Thüringer Allgemeine: Eine Stadt, fremd und vertraut
von Elena Rauch
Erfurt. Als Orit Shaer am Mittwoch mit ihrem Sohn Daniel in Erfurt aus dem Zug stieg, dachte sie: Von hier aus hatte die Reise ihrer Großmutter vor 85 Jahren begonnen. Die Auswanderung nach Palästina, in ein fremdes Land, ohne die Eltern. Sie war damals 16, keine zwei Jahre älter als Daniel.
Orit Shaer ist eine Enkelin von Marion Feiner, der späteren Miriam Ziv, deren Tagebuch und eine Ausstellung derzeit am Erinnerungsort Topf & Söhne vom Alltag einer jüdischen Familie im Schatten der NS-Herrschaft erzählt. Deshalb sind sie gekommen. Das Tagebuch ihrer Großmutter, eine Leihgabe der Gedenkstätte Yad Vashem, sieht sie hier zu ersten Mal. Natürlich kennt sie ihre Erinnerung, Miriam Ziv hatte über ihr Leben in Erfurt oft gesprochen. Aber jetzt hier davor zu stehen, ihre Handschrift zu sehen, das sei, sagt die Enkelin, so persönlich, so berührend.
Das wird sie in der nächsten Stunde mehrfach wiederholen, in der Kuratorin Annegret Schüle Orit und Daniel Shaer durch die Ausstellung führt. Ein Gang durch eine Geschichte, die ihre Familiengeschichte ist. Vor den Porträts ihrer Urgroßeltern, die in der Shoa starben, bleibt sie lange stehen. Erzählt, wie ihre Großmutter, die Küchenarbeit nie mochte, den Kuchen ihrer Mutter für die Kinder und Enkel buk. Als wollte sie die Wärme ihrer Eltern der Familie weitergeben.
Orit Shaer ist IT-Expertin, sie lehrt an einer Hochschule in Boston, dort lebt die Familie. Ihre Arbeit führt sie oft nach Deutschland. Wenn sie in einer fremden Stadt ist, besucht sie die Stätten jüdischen Lebens, das vernichtet wurde. Und dann sind da die deutschen Partner, ihre Offenheit und Gastfreundschaft, das Deutschland der Gegenwart. Das müsse sie immer wieder für sich zusammenfügen, sagt sie. Auf andere Weise erging es ihrer Großmutter wohl ähnlich. Sie hing ein Leben lang an der Stadt, die sie ausschloss, und die ihre Eltern in den Tod vertrieb.

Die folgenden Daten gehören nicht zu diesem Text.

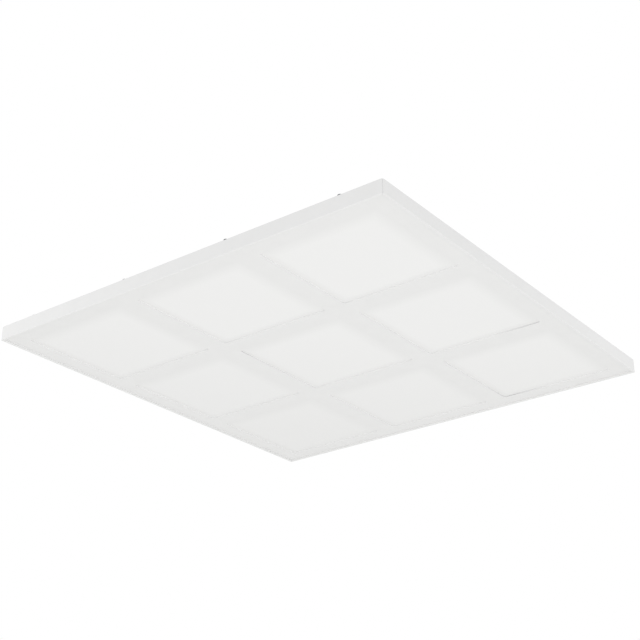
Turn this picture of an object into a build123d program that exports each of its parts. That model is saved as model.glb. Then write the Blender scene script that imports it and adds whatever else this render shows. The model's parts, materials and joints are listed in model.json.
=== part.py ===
from build123d import *
from math import atan2, degrees, hypot, radians, tan
import os

# LED ceiling panel with nine light windows in a mitred frame, and its driver on the back.
# Millimetres. The front rim's face is z = 0, and +Z points up into the ceiling.
# The origin is the middle of that face, and the driver lies along X.

os.makedirs("parts", exist_ok=True)

# Overall size
panel_side = 595.0
rail_height = 18.0
corner_radius = 3.0
mitre_gap = 0.12

# Section of a frame rail
rail_wall = 1.4
rim_width = 3.0
rim_thickness = 2.2
rim_rounding = 0.8
rim_chamfer = 0.3
back_chamfer = 0.3
web_thickness = 1.2
key_channel_width = 5.6
key_channel_height = 2.4
screw_slot_inset = 3.3
screw_slot_width = 2.2
slot_wall = 1.2

# Sheets that slide into the rails
sheet_edge_gap = 0.4
web_gap = 0.1
grid_thickness = 1.0
diffuser_thickness = 2.0
tray_thickness = 0.8

# Light windows
windows_across = 3
border_width = 25.6
bar_width = 28.3
window_radius = 4.0

# Reflector pockets behind the windows
mouth_margin = 2.0
pocket_slope = 12.0
tray_back_gap = 0.3

# LED boards and what they carry
leds_across_window = 2
board_width = 18.0
board_thickness = 1.2
board_end_gap = 5.5
board_screw_gap = 0.2
chip_side = 3.0
chip_height = 0.7
lens_radius = 6.5
lens_foot_height = 1.0
lens_height = 4.6
lens_dimple = 1.2
lens_crown_share = 0.5
lens_bulge_share = 0.85
lens_bulge_height = 0.7
lens_cavity_radius = 2.6
lens_cavity_height = 1.3
lens_hole_gap = 1.0
connector_length = 8.0
connector_width = 7.0
connector_height = 4.0
connector_from_end = 1.0
link_lead_radius = 0.7
link_lead_spacing = 2.6

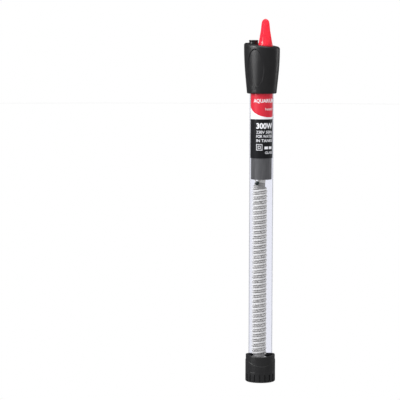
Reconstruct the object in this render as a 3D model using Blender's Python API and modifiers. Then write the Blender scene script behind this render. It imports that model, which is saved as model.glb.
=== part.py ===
"""A submersible aquarium heater, modelled piece by piece.

Metres, +Z up. The origin is the middle of the base cap's underside, and the tube's axis is Z.
X is the long axis of the oval head: the knob is on its +X side and the cord gland on its -X side.
The sizes below are in millimetres, and the functions that make shapes turn them into metres.
"""

import math

import bmesh
import bpy
from mathutils import Matrix, Vector

MM = 0.001
GAP = 0.3                       # clearance between neighbouring solids
SEGMENTS = 40                   # sides of a turned shape
FINE_SEGMENTS = 20              # sides of a small turned shape

# Glass tube
GLASS_R = 11.0
GLASS_WALL = 0.75
GLASS_BOTTOM = 5.0
GLASS_SHOULDER = 12.0           # where the round end begins
GLASS_TOP = 290.0
GLASS_INNER_R = GLASS_R - GLASS_WALL

# Head cap
HEAD_BOTTOM = 262.5
HEAD_TOP = 306.3                # height of the sloping top at the tube's axis
HEAD_SLOPE = 0.125              # fall of the top for each millimetre along +X
HEAD_ROUND_R = 13.35            # radius of the round lower end
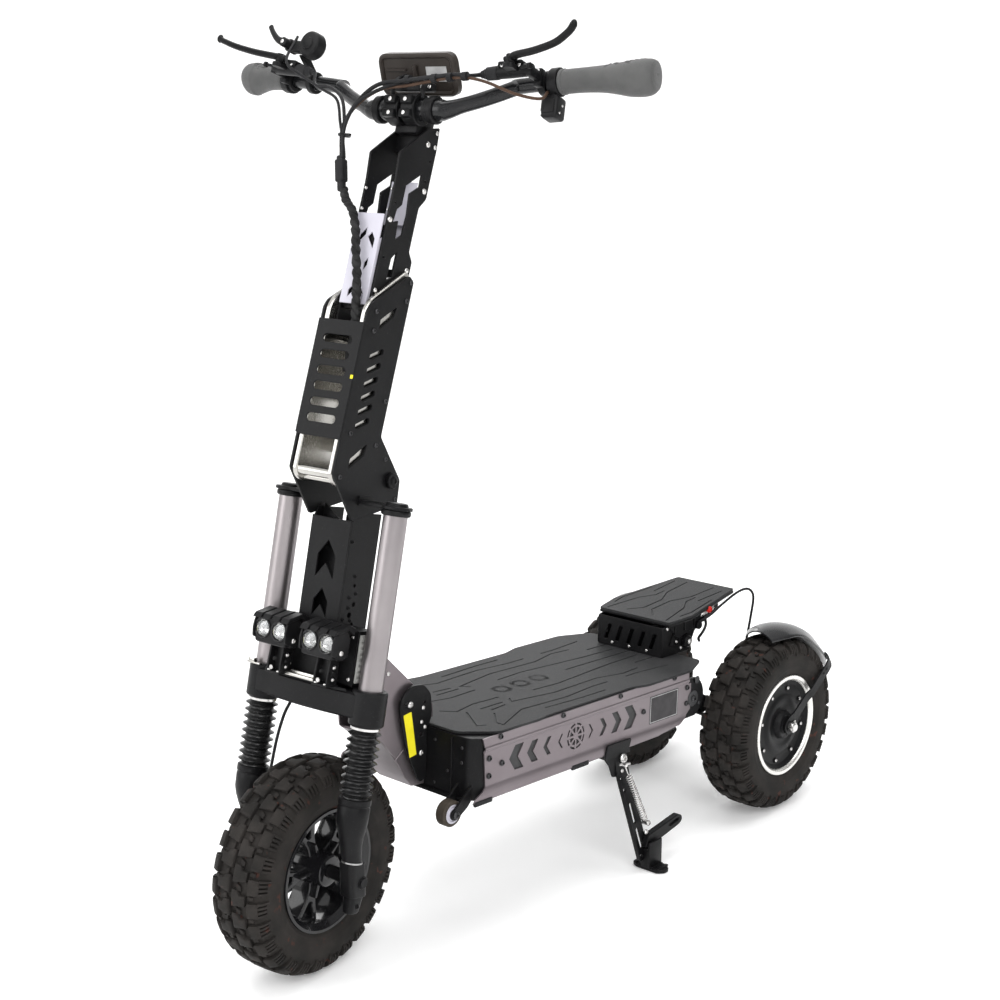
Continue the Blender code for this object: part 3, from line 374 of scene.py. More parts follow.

Es ist ihr zweiter Besuch in Erfurt, 2018 war sie zum ersten Mal hier. Wie fühlt sich das an, durch eine unbekannte Stadt zu gehen, die auch ihre hätte sein können? Fremd und auf merkwürdige Weise vertraut, sagt sie. Flutgraben und Gera erinnerten sie an den Fluss, der durch den Kibbuz ihrer Großmutter fließt, die Dächer der Häuser dort, die sie wohl nach Erinnerungen bauten.
In der Schau über seine Urgroßmutter erkenne er wieder, womit auch er aufwachse. Die Liebe zum Sport, den Wert von Gemeinschaft. Er verstehe besser, warum seine Familie wurde, was sie ist. Seine Großmutter war stark, hat sich behauptet, ein neues Land aufgebaut, sagt ihr Urenkel. Sie war kein Opfer.
Miriams Tagebuch: Öffentliche Führungen durch die Ausstellung am Gedenkort gibt es ab Juli jeden zweiten Sonntag um 15 Uhr.